**Aim**
In the records below, begin at the line that has "const paddingRoll = new" and stop after the line that has "bpy.data.objects.remove(obj)"; quote those lines verbatim and nothing more.

= = = =

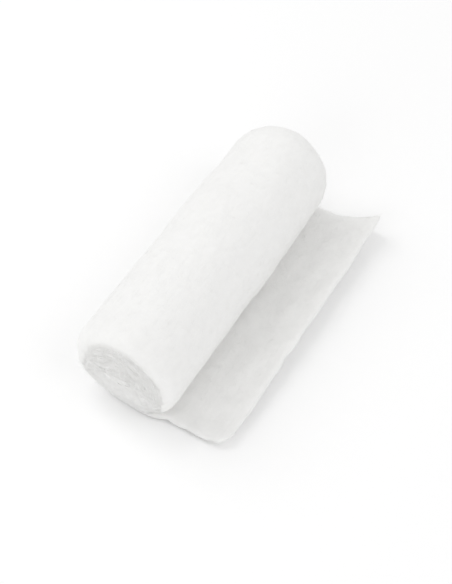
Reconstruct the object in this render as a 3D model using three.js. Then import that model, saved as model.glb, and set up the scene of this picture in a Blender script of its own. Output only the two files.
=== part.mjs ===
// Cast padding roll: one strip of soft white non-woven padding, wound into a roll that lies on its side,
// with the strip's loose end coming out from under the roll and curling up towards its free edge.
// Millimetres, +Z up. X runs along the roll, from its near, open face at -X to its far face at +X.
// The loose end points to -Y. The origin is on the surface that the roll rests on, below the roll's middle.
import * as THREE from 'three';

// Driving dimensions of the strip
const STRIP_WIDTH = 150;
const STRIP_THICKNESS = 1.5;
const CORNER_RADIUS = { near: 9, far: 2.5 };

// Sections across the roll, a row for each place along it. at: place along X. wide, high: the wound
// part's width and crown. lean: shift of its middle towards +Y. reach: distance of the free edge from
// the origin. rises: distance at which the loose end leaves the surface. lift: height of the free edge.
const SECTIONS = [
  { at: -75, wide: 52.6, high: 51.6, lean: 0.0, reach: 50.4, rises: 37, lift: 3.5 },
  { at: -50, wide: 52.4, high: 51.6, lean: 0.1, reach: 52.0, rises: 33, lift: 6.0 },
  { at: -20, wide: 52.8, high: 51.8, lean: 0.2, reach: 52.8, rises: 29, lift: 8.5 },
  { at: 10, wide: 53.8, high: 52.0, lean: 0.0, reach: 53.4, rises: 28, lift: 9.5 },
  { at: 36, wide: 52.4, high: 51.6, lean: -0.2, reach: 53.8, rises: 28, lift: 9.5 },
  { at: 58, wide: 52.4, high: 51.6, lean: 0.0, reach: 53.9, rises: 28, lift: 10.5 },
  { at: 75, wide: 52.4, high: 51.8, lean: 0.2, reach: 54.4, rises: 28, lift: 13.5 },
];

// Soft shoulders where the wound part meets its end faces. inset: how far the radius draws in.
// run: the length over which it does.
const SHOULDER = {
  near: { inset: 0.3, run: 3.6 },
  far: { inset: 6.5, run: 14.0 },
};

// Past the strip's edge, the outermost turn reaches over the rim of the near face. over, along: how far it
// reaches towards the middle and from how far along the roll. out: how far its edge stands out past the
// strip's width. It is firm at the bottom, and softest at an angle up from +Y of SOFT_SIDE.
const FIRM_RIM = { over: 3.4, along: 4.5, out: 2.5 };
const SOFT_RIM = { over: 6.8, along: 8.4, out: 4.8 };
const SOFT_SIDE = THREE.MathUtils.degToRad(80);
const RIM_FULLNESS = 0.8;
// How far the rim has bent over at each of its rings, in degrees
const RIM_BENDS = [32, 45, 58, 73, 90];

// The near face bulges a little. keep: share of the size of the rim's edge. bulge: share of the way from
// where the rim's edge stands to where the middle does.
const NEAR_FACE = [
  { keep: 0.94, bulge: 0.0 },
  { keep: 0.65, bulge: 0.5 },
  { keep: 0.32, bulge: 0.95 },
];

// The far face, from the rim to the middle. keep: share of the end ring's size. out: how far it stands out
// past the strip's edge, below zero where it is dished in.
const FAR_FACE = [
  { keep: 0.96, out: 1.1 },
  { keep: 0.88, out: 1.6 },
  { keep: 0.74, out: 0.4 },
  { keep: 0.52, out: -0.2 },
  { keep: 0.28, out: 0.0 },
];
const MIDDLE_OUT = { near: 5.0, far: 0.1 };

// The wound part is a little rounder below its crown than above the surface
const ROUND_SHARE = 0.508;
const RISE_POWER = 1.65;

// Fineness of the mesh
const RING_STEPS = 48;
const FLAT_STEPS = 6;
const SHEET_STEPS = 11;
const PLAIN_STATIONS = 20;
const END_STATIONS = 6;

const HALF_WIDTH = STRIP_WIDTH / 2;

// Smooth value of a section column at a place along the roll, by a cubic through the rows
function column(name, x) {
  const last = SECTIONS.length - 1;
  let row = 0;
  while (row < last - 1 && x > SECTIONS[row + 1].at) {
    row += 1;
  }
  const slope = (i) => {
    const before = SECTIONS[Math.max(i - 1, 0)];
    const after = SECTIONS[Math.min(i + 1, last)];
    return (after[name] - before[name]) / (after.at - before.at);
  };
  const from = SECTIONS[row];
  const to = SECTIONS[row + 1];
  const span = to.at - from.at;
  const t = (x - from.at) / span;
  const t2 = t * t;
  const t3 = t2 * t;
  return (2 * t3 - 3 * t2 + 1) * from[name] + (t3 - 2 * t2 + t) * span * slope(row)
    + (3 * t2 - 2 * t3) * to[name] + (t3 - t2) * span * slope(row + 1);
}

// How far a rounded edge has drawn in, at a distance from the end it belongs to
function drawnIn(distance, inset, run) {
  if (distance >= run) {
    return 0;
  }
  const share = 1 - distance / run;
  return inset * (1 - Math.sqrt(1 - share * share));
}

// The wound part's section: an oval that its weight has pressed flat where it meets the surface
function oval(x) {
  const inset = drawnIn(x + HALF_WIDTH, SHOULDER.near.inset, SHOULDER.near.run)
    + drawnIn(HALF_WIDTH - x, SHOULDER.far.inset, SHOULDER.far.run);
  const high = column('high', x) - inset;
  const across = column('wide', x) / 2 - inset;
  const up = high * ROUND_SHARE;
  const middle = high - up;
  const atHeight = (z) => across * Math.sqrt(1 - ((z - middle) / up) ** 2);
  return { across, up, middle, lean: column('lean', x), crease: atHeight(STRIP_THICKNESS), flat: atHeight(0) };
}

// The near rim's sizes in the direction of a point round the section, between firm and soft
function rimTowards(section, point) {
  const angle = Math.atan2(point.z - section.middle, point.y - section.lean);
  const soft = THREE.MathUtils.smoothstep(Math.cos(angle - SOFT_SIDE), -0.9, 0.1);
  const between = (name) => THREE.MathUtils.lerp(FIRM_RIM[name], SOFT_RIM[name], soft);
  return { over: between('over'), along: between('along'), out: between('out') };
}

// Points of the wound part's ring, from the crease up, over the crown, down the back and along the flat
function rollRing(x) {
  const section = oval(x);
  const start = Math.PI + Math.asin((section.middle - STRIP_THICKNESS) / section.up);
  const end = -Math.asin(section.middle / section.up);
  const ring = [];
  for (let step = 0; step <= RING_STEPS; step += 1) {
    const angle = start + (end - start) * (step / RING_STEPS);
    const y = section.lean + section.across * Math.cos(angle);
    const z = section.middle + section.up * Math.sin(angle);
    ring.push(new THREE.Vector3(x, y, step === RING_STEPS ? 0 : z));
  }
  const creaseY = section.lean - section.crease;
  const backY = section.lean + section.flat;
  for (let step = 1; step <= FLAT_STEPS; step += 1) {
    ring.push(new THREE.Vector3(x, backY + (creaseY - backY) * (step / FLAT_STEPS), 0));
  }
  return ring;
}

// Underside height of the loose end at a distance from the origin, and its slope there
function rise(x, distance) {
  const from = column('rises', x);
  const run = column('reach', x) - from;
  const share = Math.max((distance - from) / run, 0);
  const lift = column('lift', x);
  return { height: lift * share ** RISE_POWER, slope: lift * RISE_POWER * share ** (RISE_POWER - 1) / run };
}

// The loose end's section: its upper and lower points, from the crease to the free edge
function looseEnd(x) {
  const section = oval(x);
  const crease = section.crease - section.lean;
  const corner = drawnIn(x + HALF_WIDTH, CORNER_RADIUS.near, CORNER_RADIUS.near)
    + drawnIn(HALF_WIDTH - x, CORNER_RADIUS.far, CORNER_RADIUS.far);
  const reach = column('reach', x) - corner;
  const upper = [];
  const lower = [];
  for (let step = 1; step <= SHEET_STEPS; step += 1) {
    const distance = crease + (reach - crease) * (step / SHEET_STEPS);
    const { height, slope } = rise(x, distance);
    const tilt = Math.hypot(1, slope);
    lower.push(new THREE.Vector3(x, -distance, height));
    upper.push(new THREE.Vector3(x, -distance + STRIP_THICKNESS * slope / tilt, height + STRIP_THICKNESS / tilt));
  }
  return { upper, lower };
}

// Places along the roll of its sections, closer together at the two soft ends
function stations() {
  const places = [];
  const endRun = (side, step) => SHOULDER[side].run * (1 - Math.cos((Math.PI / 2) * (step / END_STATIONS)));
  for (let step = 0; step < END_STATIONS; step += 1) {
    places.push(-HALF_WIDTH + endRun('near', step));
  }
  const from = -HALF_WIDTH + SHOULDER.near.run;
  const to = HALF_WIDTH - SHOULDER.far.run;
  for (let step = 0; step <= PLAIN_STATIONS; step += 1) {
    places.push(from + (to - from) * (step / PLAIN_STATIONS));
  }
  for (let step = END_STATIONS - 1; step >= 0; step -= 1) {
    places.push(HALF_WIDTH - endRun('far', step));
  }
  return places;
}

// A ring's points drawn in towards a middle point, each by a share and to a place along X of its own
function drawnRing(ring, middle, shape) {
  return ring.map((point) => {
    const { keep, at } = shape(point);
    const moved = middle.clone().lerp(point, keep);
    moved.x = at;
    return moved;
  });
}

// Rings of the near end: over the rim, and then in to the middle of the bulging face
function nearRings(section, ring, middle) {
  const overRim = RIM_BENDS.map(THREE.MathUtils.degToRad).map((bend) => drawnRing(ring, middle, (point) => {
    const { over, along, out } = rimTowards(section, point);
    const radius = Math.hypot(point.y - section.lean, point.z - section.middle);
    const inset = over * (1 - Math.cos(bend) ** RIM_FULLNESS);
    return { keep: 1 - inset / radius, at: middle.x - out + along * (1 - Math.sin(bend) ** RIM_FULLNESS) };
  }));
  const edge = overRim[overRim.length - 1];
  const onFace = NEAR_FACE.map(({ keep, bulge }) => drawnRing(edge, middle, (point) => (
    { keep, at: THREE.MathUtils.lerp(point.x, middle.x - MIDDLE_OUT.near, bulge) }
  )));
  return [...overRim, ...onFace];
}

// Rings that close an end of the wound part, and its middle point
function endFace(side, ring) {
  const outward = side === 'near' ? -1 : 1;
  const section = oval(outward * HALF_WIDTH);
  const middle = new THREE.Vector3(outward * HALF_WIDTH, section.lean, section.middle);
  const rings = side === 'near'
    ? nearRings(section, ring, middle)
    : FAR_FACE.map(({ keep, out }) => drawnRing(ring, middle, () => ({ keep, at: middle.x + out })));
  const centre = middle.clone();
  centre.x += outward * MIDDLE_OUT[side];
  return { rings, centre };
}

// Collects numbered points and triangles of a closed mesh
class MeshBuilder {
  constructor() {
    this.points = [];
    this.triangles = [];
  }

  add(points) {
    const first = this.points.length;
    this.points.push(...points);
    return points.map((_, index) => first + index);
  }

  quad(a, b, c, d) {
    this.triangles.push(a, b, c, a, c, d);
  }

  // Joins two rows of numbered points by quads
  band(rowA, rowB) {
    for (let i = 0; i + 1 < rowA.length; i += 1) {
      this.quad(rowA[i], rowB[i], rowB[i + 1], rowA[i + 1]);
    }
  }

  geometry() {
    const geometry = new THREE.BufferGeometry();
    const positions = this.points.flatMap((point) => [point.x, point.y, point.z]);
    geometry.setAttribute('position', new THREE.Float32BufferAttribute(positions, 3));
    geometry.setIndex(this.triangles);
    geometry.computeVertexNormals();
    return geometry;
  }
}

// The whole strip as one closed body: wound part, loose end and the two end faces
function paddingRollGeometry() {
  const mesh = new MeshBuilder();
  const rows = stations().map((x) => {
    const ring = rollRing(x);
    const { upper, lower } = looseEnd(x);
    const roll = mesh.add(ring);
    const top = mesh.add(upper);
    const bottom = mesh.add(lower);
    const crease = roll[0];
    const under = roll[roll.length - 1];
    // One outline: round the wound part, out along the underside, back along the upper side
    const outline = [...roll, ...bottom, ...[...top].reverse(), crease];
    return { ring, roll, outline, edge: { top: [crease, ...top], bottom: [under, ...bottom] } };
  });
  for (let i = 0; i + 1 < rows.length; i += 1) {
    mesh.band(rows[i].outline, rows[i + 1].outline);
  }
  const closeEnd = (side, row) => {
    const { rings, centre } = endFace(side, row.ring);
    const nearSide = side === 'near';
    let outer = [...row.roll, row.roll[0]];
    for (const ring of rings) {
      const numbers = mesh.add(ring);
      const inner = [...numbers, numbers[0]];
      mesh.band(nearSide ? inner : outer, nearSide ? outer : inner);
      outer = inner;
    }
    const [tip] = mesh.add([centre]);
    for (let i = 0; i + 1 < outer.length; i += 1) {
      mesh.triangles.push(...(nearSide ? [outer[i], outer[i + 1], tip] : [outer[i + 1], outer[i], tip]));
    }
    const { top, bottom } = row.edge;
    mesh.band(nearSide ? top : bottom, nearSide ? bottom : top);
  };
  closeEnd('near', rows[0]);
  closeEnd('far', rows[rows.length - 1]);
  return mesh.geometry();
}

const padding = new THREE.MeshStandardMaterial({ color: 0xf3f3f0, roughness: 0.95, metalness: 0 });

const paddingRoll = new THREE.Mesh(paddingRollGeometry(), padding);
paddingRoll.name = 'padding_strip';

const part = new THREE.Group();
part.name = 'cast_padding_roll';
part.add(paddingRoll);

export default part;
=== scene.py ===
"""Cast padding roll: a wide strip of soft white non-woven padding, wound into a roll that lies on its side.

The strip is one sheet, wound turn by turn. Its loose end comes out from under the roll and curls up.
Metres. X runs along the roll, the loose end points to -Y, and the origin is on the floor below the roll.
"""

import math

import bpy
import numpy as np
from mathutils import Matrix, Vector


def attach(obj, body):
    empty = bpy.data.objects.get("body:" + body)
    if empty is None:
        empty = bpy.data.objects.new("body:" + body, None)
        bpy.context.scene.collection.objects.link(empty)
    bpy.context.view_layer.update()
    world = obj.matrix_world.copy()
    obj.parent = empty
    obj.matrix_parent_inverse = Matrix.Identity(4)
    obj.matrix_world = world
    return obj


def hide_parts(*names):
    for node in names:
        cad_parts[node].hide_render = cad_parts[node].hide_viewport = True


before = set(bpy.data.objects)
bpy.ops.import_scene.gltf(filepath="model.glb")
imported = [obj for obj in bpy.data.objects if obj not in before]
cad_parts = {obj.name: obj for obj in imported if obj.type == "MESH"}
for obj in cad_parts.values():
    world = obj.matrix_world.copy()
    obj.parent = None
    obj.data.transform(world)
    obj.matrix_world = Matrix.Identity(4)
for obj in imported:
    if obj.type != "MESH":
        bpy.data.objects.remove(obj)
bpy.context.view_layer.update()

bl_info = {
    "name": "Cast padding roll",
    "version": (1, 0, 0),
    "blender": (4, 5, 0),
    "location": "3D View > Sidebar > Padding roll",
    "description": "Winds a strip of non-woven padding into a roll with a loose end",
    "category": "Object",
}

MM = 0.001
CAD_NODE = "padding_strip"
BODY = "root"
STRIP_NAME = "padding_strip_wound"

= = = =

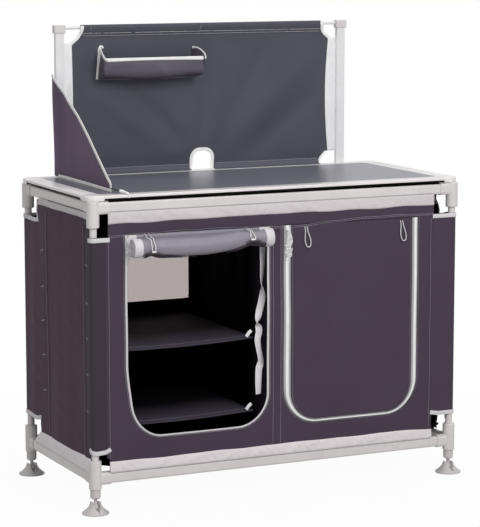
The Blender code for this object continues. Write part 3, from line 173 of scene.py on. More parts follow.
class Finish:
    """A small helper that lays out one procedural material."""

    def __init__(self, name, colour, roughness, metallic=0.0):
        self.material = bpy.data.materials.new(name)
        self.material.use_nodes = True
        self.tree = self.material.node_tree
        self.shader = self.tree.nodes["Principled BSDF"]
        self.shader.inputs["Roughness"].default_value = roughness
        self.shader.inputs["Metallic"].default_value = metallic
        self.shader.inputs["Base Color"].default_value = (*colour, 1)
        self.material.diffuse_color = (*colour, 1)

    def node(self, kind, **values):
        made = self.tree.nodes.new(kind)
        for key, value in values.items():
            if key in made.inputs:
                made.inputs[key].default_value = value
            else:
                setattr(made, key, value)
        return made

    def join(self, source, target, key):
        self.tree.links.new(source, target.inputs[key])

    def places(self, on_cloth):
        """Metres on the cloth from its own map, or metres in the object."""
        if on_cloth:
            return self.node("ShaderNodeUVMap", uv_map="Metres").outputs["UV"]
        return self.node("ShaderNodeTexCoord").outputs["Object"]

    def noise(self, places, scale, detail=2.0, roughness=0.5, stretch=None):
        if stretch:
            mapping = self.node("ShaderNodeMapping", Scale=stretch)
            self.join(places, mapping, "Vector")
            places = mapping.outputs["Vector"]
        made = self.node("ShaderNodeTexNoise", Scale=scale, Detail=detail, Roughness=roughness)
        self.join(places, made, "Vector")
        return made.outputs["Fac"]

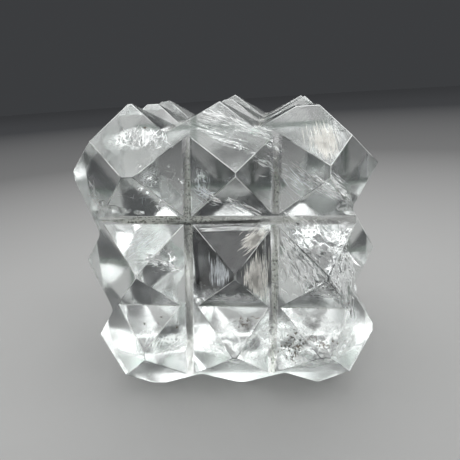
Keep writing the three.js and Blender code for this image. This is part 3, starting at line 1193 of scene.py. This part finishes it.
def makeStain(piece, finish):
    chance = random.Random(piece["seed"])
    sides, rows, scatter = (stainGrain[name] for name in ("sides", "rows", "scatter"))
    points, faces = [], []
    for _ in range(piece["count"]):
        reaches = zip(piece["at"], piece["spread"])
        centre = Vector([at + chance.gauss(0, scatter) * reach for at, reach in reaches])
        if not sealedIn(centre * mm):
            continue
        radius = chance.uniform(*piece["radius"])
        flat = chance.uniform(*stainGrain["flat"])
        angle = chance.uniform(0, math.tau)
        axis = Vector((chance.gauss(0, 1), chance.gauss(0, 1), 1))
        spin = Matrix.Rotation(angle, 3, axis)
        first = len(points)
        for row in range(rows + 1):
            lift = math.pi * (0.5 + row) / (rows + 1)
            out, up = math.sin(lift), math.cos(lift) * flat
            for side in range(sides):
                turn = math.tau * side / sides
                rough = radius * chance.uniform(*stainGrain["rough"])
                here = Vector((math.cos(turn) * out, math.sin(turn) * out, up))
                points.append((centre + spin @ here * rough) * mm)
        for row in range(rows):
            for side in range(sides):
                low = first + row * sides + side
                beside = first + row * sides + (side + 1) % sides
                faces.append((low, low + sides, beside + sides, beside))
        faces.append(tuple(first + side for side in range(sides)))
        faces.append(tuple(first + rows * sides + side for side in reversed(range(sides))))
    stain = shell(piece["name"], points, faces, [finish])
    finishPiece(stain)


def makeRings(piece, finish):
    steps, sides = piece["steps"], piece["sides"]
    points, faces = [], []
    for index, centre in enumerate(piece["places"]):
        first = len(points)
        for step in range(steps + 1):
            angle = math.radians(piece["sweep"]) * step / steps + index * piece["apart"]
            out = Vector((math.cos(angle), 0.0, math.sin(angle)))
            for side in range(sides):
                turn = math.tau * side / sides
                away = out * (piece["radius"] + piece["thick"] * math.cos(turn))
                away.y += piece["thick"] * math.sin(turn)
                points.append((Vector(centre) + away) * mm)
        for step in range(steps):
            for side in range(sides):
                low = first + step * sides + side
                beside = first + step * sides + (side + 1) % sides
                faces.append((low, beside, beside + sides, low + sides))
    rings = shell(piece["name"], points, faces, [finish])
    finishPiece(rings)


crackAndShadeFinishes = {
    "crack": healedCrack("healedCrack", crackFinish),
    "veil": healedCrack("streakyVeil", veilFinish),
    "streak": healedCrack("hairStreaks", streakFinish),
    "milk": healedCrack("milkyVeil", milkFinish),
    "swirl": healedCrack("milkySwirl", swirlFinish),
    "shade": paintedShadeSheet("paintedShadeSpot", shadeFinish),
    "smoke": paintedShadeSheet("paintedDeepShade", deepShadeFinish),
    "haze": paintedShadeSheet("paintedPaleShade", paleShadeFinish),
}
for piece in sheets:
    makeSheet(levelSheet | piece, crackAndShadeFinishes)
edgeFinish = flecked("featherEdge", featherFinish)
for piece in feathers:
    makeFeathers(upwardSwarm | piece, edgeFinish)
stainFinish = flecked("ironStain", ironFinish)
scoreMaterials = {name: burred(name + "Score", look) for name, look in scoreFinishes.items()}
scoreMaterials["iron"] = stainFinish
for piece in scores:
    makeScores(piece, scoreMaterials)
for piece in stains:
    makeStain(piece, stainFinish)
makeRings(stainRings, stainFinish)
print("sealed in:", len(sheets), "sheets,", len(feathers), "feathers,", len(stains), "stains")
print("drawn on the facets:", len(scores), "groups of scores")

= = = =

**Reply**
const paddingRoll = new THREE.Mesh(paddingRollGeometry(), padding);
paddingRoll.name = 'padding_strip';

const part = new THREE.Group();
part.name = 'cast_padding_roll';
part.add(paddingRoll);

export default part;
=== scene.py ===
"""Cast padding roll: a wide strip of soft white non-woven padding, wound into a roll that lies on its side.

The strip is one sheet, wound turn by turn. Its loose end comes out from under the roll and curls up.
Metres. X runs along the roll, the loose end points to -Y, and the origin is on the floor below the roll.
"""

import math

import bpy
import numpy as np
from mathutils import Matrix, Vector


def attach(obj, body):
    empty = bpy.data.objects.get("body:" + body)
    if empty is None:
        empty = bpy.data.objects.new("body:" + body, None)
        bpy.context.scene.collection.objects.link(empty)
    bpy.context.view_layer.update()
    world = obj.matrix_world.copy()
    obj.parent = empty
    obj.matrix_parent_inverse = Matrix.Identity(4)
    obj.matrix_world = world
    return obj


def hide_parts(*names):
    for node in names:
        cad_parts[node].hide_render = cad_parts[node].hide_viewport = True


before = set(bpy.data.objects)
bpy.ops.import_scene.gltf(filepath="model.glb")
imported = [obj for obj in bpy.data.objects if obj not in before]
cad_parts = {obj.name: obj for obj in imported if obj.type == "MESH"}
for obj in cad_parts.values():
    world = obj.matrix_world.copy()
    obj.parent = None
    obj.data.transform(world)
    obj.matrix_world = Matrix.Identity(4)
for obj in imported:
    if obj.type != "MESH":
        bpy.data.objects.remove(obj)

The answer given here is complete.